Though IRS leaders for the past two years have protested budget cuts that they argue will impede agency responsiveness to taxpayers, the new certainty around the AMT patch—which had expired a year ago— is seen by outside specialists as a welcome break. Making the AMT patch permanent “bodes well for the future for the agency” and will allow it to get a grip on that piece for the filing season,” Jeffrey Trinca, a longtime Senate tax counsel now a vice president of Van Scoyoc Associates, told Government Executive . “They’ve got to be popping corks over there because it affects so many taxpayers.”

The new law tinkers with other so-called tax extenders, Trinca noted. The changes affect the alternative fuel credits, such as those for wind, and they extend for five years the enhanced earned income tax credit and the enhanced child tax credit, while making permanent the expanded adoption credit and the exclusion for employer provided education expenses.

If IRS gets a late start in absorbing such changes, Trinca said, “the handshake agreement that is made when the tax return is submitted” could be disrupted --through no fault of the taxpayer -- because imperfect software rejects it. “It’s a big worry when the agency is processing 10 million to 12 million returns a day,” he said. “Sophisticated taxpayers simply go back to their tax attorneys who phone in, listen to music for 30 minutes and get it fixed.
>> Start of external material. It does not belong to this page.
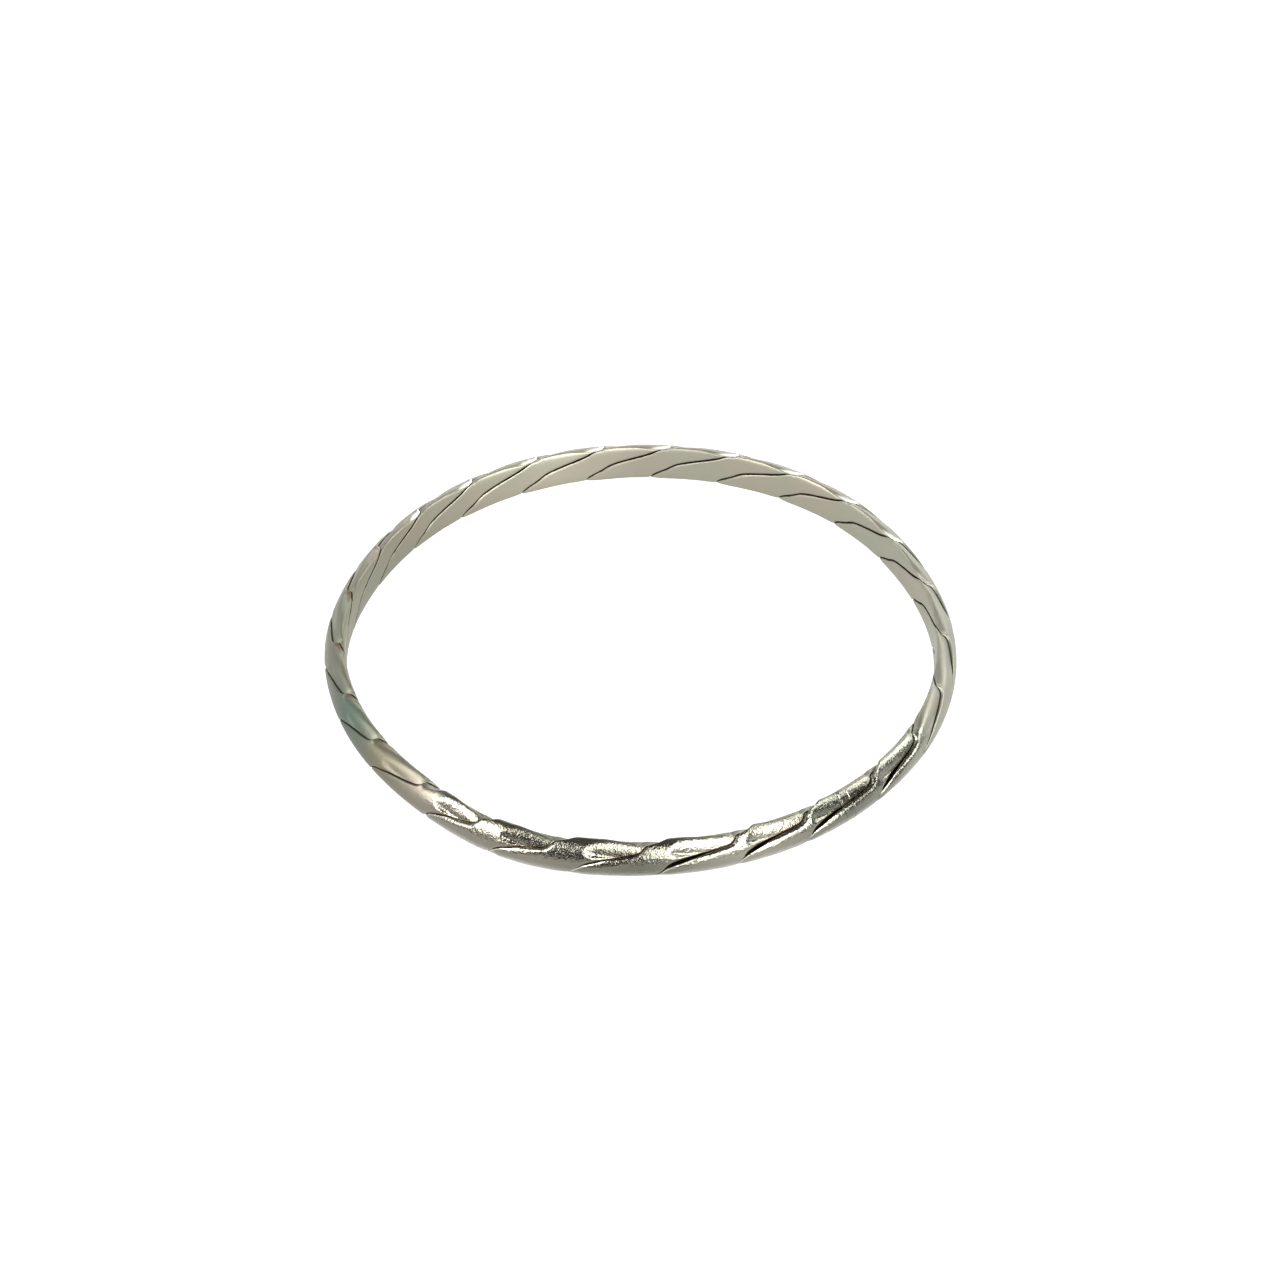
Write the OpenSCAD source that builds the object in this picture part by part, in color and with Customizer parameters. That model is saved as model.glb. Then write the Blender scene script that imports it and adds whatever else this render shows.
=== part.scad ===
// Twisted wire bangle: three silver wires laid up into a rope, rolled and hammered to a
// flattened band, closed to a ring and soldered. The ring lies on its side: its axis is +Z,
// z = 0 is the surface it rests on, and azimuth 270 is the side towards the viewer.

/* [Ring] */
// Clear width of the wrist opening
inner_d = 63.5; // [50:0.5:80]
// Thickness of the flattened rope, from its wrist side to its outer side
band_t = 2.4; // [2:0.1:3.6]
// Height of the flattened rope, along the wrist
band_h = 4.6; // [3.6:0.1:6]

/* [Twist] */
// Number of seams that cross the top edge, all the way round
seam_count = 25; // [16:1:34]
// Azimuth of the first seam that crosses the top edge
first_seam_azimuth = 171.5; // [0:0.5:360]
// Clearance between neighbouring wires, all along their seams
wire_gap = 0.08; // [0.05:0.01:0.15]

/* [Rolling] */
// Distance of the crease along the top and bottom edges from the wrist side
crease_in = 0.5; // [0.3:0.05:0.9]
// Squareness of the domed outer side: 2 is an oval, and lower is leaner at the creases
outer_square = 1.7; // [1.5:0.05:2.6]
// Squareness of the wrist side, which the mandrel pressed flat
wrist_square = 3; // [2.2:0.1:5]
// Azimuth of the middle of the front stretch, which was rolled less
front_azimuth = 281; // [0:1:360]
// Angle from the middle of the front stretch to each of its ends
front_reach = 50; // [20:1:90]
// Angle over which the front stretch fades into the rest
front_fade = 12; // [4:1:30]

/* [Grooves] */
// Depth of a seam on the flattened faces
face_groove = 0.14; // [0.05:0.01:0.3]
// Width of a wire's rounded shoulder beside a seam on the flattened faces
face_shoulder = 0.4; // [0.2:0.05:0.8]
// Depth of a seam on the top edge
top_groove = 0.38; // [0.2:0.01:0.7]
// Depth of a seam on the bottom edge
bottom_groove = 0.25; // [0.1:0.01:0.6]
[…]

But others will have longer wait times.”

Robert Kerr, senior director of government relations at the National Association of Enrolled Agents, said “the fact that the AMT patch is permanent is a net plus for tax administrators because they don’t have that recurring dilemma on how to program computer systems.” But whether the new law as a whole “clears the decks for the coming tax season” is unclear, he added.

Kerr conjectured that the agency may not have programmed for the other tax extenders that were altered, but that planners could proceed now that further tax changes are not on the horizon.

But IRS won no special clarity on the fate of its own budget, which would be affected if across-the-board budget cuts are forced in March and if Republicans who have been trimming its appropriations do so again in whatever budget deal succeeds the current continuing resolution in March.

When Trinca approaches the agency on behalf of a client on a “mundane issue of tax administration, he said, IRS employees say, “We don’t want to talk about it --we have no clue about our budget.” Operating under a continuing resolution “is a nightmare because you can’t enter into contracts, and if you’ve done stage one, you can’t move to stage two.”

Such a freeze in the action, from a conservative perspective, “might seem good as a way to cut back on an agency,” Trinca said, “but in some sense it’s a conservative nightmare because the government employees are getting paid to sit around and can’t do their jobs.”

Kerr added that it’s hard for the agency to make changes halfway through the fiscal year, and the IRS—whose budget is heavily weighted toward personnel rather than programs--is not likely to see a budget windfall in March.